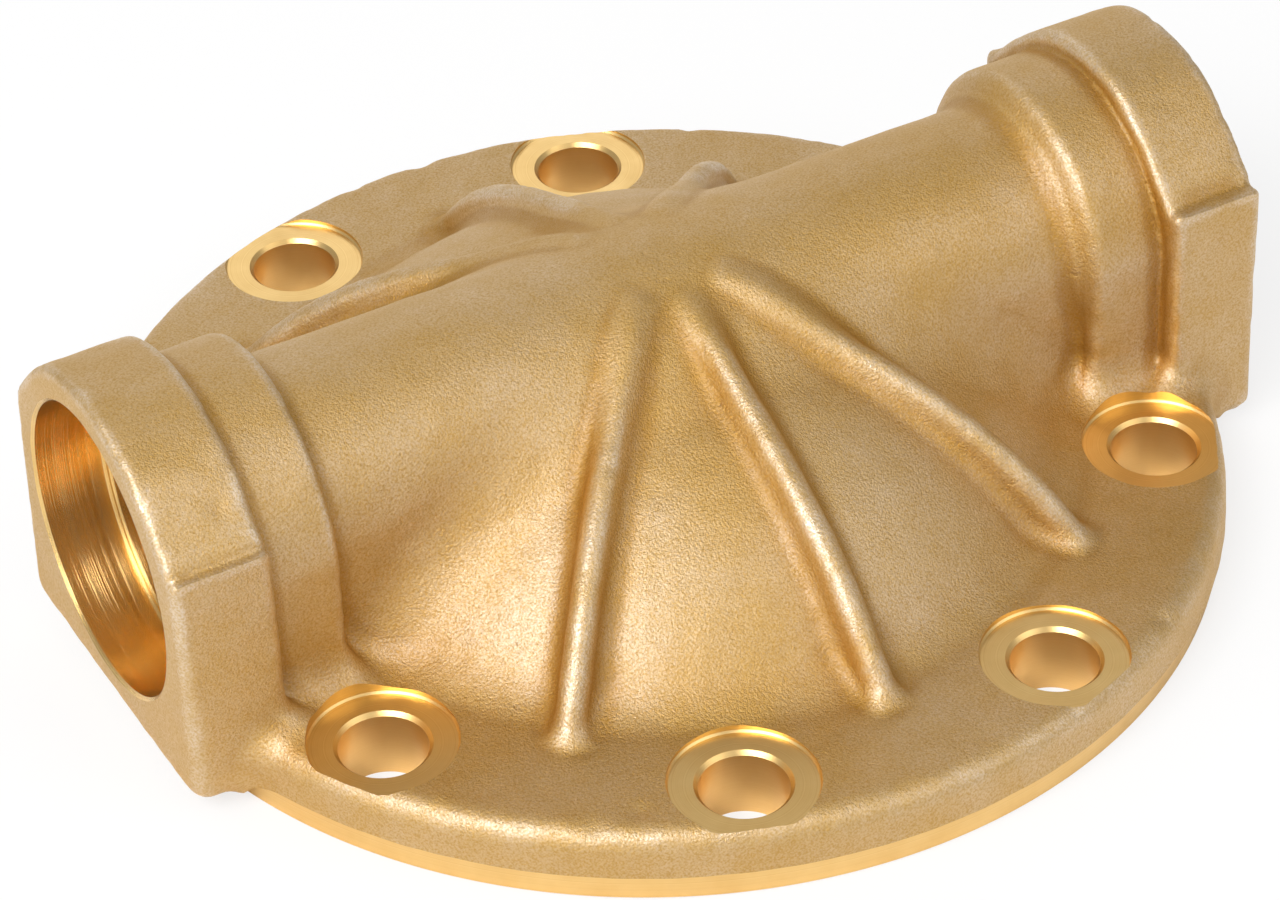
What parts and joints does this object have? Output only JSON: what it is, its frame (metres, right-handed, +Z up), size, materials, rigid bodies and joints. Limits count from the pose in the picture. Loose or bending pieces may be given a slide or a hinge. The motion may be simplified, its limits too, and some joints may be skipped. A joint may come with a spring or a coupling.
{
  "type": "piston pump head",
  "caption": "Round cast brass pump head with a ribbed dome over the pumping chamber, a cross tube with a port boss at each end, and a flange with spot-faced bolt holes.",
  "frame": {"origin": "centre of the flange's flat underside, which is the joint face", "axes": "+Z up out of the flange toward the dome, +X along the cross tube toward one port, +Y across the tube"},
  "size_m": [0.15, 0.1432, 0.0475],
  "materials": {
    "brass": "sand cast, with brighter machined joint face, bolt seats and port bores"
  },
  "bodies": {
    "root": {"pump_head": "brass"}
  },
  "joints": []
}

◆ ◆ ◆ ◆ ◆

◆ STATED PROBLEM:
Copy out the whole listing exactly as written.

◆ CORRECT ANSWER:
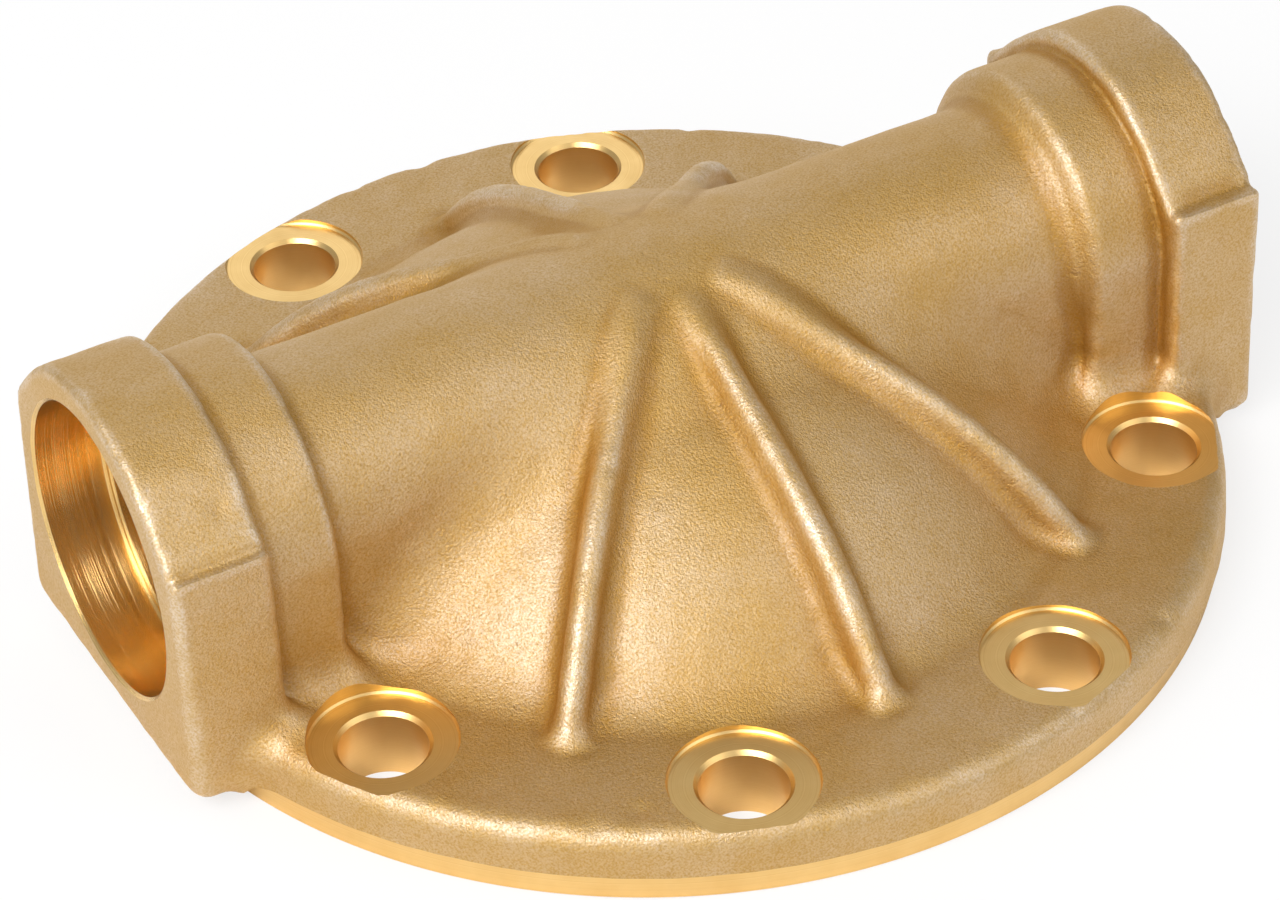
What parts and joints does this object have? Output only JSON: what it is, its frame (metres, right-handed, +Z up), size, materials, rigid bodies and joints. Limits count from the pose in the picture. Loose or bending pieces may be given a slide or a hinge. The motion may be simplified, its limits too, and some joints may be skipped. A joint may come with a spring or a coupling.
{
  "type": "piston pump head",
  "caption": "Round cast brass pump head with a ribbed dome over the pumping chamber, a cross tube with a port boss at each end, and a flange with spot-faced bolt holes.",
  "frame": {"origin": "centre of the flange's flat underside, which is the joint face", "axes": "+Z up out of the flange toward the dome, +X along the cross tube toward one port, +Y across the tube"},
  "size_m": [0.15, 0.1432, 0.0475],
  "materials": {
    "brass": "sand cast, with brighter machined joint face, bolt seats and port bores"
  },
  "bodies": {
    "root": {"pump_head": "brass"}
  },
  "joints": []
}